## Begin Dataset excerpt
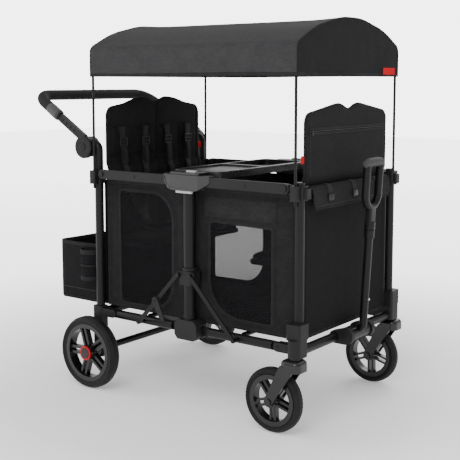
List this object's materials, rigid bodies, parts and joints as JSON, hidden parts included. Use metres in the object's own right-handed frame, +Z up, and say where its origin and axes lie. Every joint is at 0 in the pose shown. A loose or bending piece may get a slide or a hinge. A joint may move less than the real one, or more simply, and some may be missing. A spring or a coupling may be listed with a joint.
{
  "type": "folding kids pull wagon",
  "caption": "Folding two-seat kids wagon with canopy, push handle, telescoping pull handle, caster front wheels, side windows, snack tray and rear basket.",
  "frame": {"origin": "on the floor under the middle of the overall length and width", "axes": "+X forward to the pull-handle end, +Y to the left side, +Z up"},
  "size_m": [1.2714, 0.746, 1.2795],
  "materials": {
    "frame_metal": "satin powder coat",
    "axle_steel": "brushed",
    "moulding": "fine texture",
    "gloss_moulding": "semi-gloss",
    "tyre_rubber": "matte rubber",
    "grip_foam": "matte foam",
    "red_trim": "satin",
    "grey_moulding": "satin",
    "wall_fabric": "woven polyester",
    "canopy_fabric": "woven polyester"
  },
  "bodies": {
    "rear_frame": {"rear_end_frame": "frame_metal", "rear_castings": "moulding", "rear_corner_brackets": "moulding", "rear_axle": "frame_metal", "handle_pivot_housings": "moulding", "rear_end_panel": "wall_fabric", "rear_seat_back": "wall_fabric", "storage_basket": "wall_fabric", "rear_side_panels": "wall_fabric"},
    "rear_seat": {"rear_seat_pan": "wall_fabric"},
    "brake": {"brake_pedal": "moulding"},
    "rear_canopy_frame": {"rear_canopy_hoop": "frame_metal", "canopy_cover": "canopy_fabric"},
    "push_handle": {"push_handle_arms": "moulding", "push_handle_bar": "frame_metal", "push_handle_grip": "grip_foam"},
    "pivot_button_left": {"pivot_button_left": "moulding"},
    "pivot_button_right": {"pivot_button_right": "moulding"},
    "rear_wheel_left": {"rear_wheel_left": "gloss_moulding", "rear_tyre_left": "tyre_rubber", "rear_hub_ring_left": "red_trim"},
    "rear_wheel_right": {"rear_wheel_right": "gloss_moulding", "rear_tyre_right": "tyre_rubber", "rear_hub_ring_right": "red_trim"},
    "rear_top_rails": {"rear_top_rails": "frame_metal"},
    "center": {"center_posts": "frame_metal", "center_hubs": "moulding", "lower_hubs": "moulding", "snack_tray": "gloss_moulding"},
    "tray_latches": {"tray_latches": "grey_moulding"},
    "fold_release": {"fold_release": "grey_moulding"},
    "rear_bottom_rails": {"rear_bottom_rails": "frame_metal", "rear_floor_board": "moulding"},
    "front_bottom_rails": {"front_bottom_rails": "frame_metal", "front_floor_board": "moulding"},
    "brace_collars": {"brace_collars": "moulding"},
    "front_braces": {"front_braces": "frame_metal"},
    "rear_braces": {"rear_braces": "frame_metal"},
    "fold_lock_lever": {"fold_lock_lever": "moulding"},
    "front_top_rails": {"front_top_rails": "frame_metal"},
    "front_frame": {"front_end_frame": "frame_metal", "front_castings": "moulding", "front_corner_brackets": "moulding", "pull_handle_mount": "moulding", "front_end_panel": "wall_fabric", "front_pocket_flap": "wall_fabric", "front_seat_back": "wall_fabric", "front_side_panels": "wall_fabric"},
    "front_seat": {"front_seat_pan": "wall_fabric"},
    "front_canopy_frame": {"front_canopy_hoop": "frame_metal"},
    "caster_left": {"caster_fork_left": "gloss_moulding"},
    "caster_right": {"caster_fork_right": "gloss_moulding"},
    "caster_wheel_left": {"caster_wheel_left": "gloss_moulding", "caster_tyre_left": "tyre_rubber"},
    "caster_wheel_right": {"caster_wheel_right": "gloss_moulding", "caster_tyre_right": "tyre_rubber"},
    "pull_handle": {"pull_handle_tube": "frame_metal"},
    "snap_button": {"snap_button": "axle_steel"},
    "pull_grip": {"pull_grip_yoke": "moulding", "pull_grip_bar": "grip_foam"}
  },
  "joints": [
    {"name": "fold", "type": "hinge", "parent": "rear_frame", "child": "rear_top_rails", "pos_m": [-0.26874, 0, 0.757], "axis": [0, -1, 0], "range_deg": [0, 72], "deforming": ["canopy_cover", "front_side_panels", "rear_side_panels"]},
    {"name": "center_fold", "type": "hinge", "parent": "rear_top_rails", "child": "center", "pos_m": [0.05126, 0, 0.757], "axis": [0, 1, 0], "range_deg": [0, 72]},
    {"name": "front_rail_fold", "type": "hinge", "parent": "center", "child": "front_top_rails", "pos_m": [0.17126, 0, 0.757], "axis": [0, 1, 0], "range_deg": [0, 72]},
    {"name": "front_frame_fold", "type": "hinge", "parent": "front_top_rails", "child": "front_frame", "pos_m": [0.49126, 0, 0.757], "axis": [0, -1, 0], "range_deg": [0, 72]},
    {"name": "rear_floor_fold", "type": "hinge", "parent": "rear_frame", "child": "rear_bottom_rails", "pos_m": [-0.23674, 0, 0.265], "axis": [0, -1, 0], "range_deg": [0, 72]},
    {"name": "front_floor_fold", "type": "hinge", "parent": "center", "child": "front_bottom_rails", "pos_m": [0.13926, 0, 0.265], "axis": [0, 1, 0], "range_deg": [0, 72]},
    {"name": "collar_slide", "type": "slide", "parent": "center", "child": "brace_collars", "axis": [0, 0, -1], "range_m": [0, 0.10019]},
    {"name": "front_brace_fold", "type": "hinge", "parent": "brace_collars", "child": "front_braces", "pos_m": [0.13626, 0, 0.45], "axis": [0, 1, 0], "range_deg": [0, 30.68]},
    {"name": "rear_brace_fold", "type": "hinge", "parent": "brace_collars", "child": "rear_braces", "pos_m": [0.08626, 0, 0.45], "axis": [0, -1, 0], "range_deg": [0, 30.68]},
    {"name": "rear_seat_fold", "type": "hinge", "parent": "rear_frame", "child": "rear_seat", "pos_m": [-0.27574, 0, 0.54], "axis": [0, -1, 0], "range_deg": [0, 85]},
    {"name": "front_seat_fold", "type": "hinge", "parent": "front_frame", "child": "front_seat", "pos_m": [0.49826, 0, 0.54], "axis": [0, 1, 0], "range_deg": [0, 85]},
    {"name": "canopy_lift", "type": "slide", "parent": "rear_frame", "child": "rear_canopy_frame", "axis": [0, 0, 1], "range_m": [0, 0.05]},
    {"name": "front_canopy_lift", "type": "slide", "parent": "front_frame", "child": "front_canopy_frame", "axis": [0, 0, 1], "range_m": [0, 0.05]},
    {"name": "push_handle_tilt", "type": "hinge", "parent": "rear_frame", "child": "push_handle", "pos_m": [-0.35274, 0, 0.848], "axis": [0, 1, 0], "range_deg": [-80, 50]},
    {"name": "pivot_button_left_press", "type": "slide", "parent": "push_handle", "child": "pivot_button_left", "axis": [0, -1, 0], "range_m": [0, 0.0035], "stiffness_N_per_m": 1200},
    {"name": "pivot_button_right_press", "type": "slide", "parent": "push_handle", "child": "pivot_button_right", "axis": [0, 1, 0], "range_m": [0, 0.0035], "stiffness_N_per_m": 1200},
    {"name": "rear_wheel_left_spin", "type": "hinge", "parent": "rear_frame", "child": "rear_wheel_left", "pos_m": [-0.30774, 0.344, 0.127], "axis": [0, 1, 0], "continuous": true},
    {"name": "rear_wheel_right_spin", "type": "hinge", "parent": "rear_frame", "child": "rear_wheel_right", "pos_m": [-0.30774, -0.344, 0.127], "axis": [0, 1, 0], "continuous": true},
    {"name": "brake_press", "type": "hinge", "parent": "rear_frame", "child": "brake", "pos_m": [-0.30774, 0, 0.127], "axis": [0, -1, 0], "range_deg": [0, 18]},
    {"name": "tray_latch_slide", "type": "slide", "parent": "center", "child": "tray_latches", "axis": [-1, 0, 0], "range_m": [0, 0.008]},
    {"name": "fold_release_lift", "type": "slide", "parent": "center", "child": "fold_release", "axis": [0, 0, 1], "range_m": [0, 0.0055], "stiffness_N_per_m": 900},
    {"name": "lock_lever_turn", "type": "hinge", "parent": "rear_braces", "child": "fold_lock_lever", "pos_m": [-0.00674, 0, 0.352], "axis": [0, -1, 0], "range_deg": [0, 25]},
    {"name": "caster_left_swivel", "type": "hinge", "parent": "front_frame", "child": "caster_left", "pos_m": [0.53126, 0.312, 0.24], "axis": [0, 0, 1], "continuous": true},
    {"name": "caster_right_swivel", "type": "hinge", "parent": "front_frame", "child": "caster_right", "pos_m": [0.53126, -0.312, 0.24], "axis": [0, 0, 1], "continuous": true},
    {"name": "caster_wheel_left_spin", "type": "hinge", "parent": "caster_left", "child": "caster_wheel_left", "pos_m": [0.45526, 0.312, 0.1016], "axis": [0, 1, 0], "continuous": true},
    {"name": "caster_wheel_right_spin", "type": "hinge", "parent": "caster_right", "child": "caster_wheel_right", "pos_m": [0.45526, -0.312, 0.1016], "axis": [0, 1, 0], "continuous": true},
    {"name": "pull_handle_tilt", "type": "hinge", "parent": "front_frame", "child": "pull_handle", "pos_m": [0.56726, 0, 0.266], "axis": [0, 1, 0], "range_deg": [0, 95]},
    {"name": "pull_handle_extend", "type": "slide", "parent": "pull_handle", "child": "pull_grip", "axis": [0.0572, 0, 0.9984], "range_m": [0, 0.2]},
    {"name": "snap_button_press", "type": "slide", "parent": "pull_handle", "child": "snap_button", "axis": [-0.9984, 0, 0.0572], "range_m": [0, 0.0025], "stiffness_N_per_m": 500}
  ],
  "couplings": [
    {"joint": "center_fold", "follows": "fold", "ratio": 1},
    {"joint": "front_rail_fold", "follows": "fold", "ratio": 1},
    {"joint": "front_frame_fold", "follows": "fold", "ratio": 1},
    {"joint": "rear_floor_fold", "follows": "fold", "ratio": 1},
    {"joint": "front_floor_fold", "follows": "fold", "ratio": 1},
    {"joint": "collar_slide", "follows": "fold", "m_per_rad": 0.07973},
    {"joint": "front_brace_fold", "follows": "fold", "ratio": 0.42598},
    {"joint": "rear_brace_fold", "follows": "fold", "ratio": 0.42598},
    {"joint": "rear_seat_fold", "follows": "fold", "ratio": 1.18},
    {"joint": "front_seat_fold", "follows": "fold", "ratio": 1.18},
    {"joint": "front_canopy_lift", "follows": "canopy_lift", "ratio": 1}
  ]
}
## End Dataset excerpt
Stated task> Pull out every line in the data above that has the word "origin".

Response to the task>
List this object's materials, rigid bodies, parts and joints as JSON, hidden parts included. Use metres in the object's own right-handed frame, +Z up, and say where its origin and axes lie. Every joint is at 0 in the pose shown. A loose or bending piece may get a slide or a hinge. A joint may move less than the real one, or more simply, and some may be missing. A spring or a coupling may be listed with a joint.
  "frame": {"origin": "on the floor under the middle of the overall length and width", "axes": "+X forward to the pull-handle end, +Y to the left side, +Z up"},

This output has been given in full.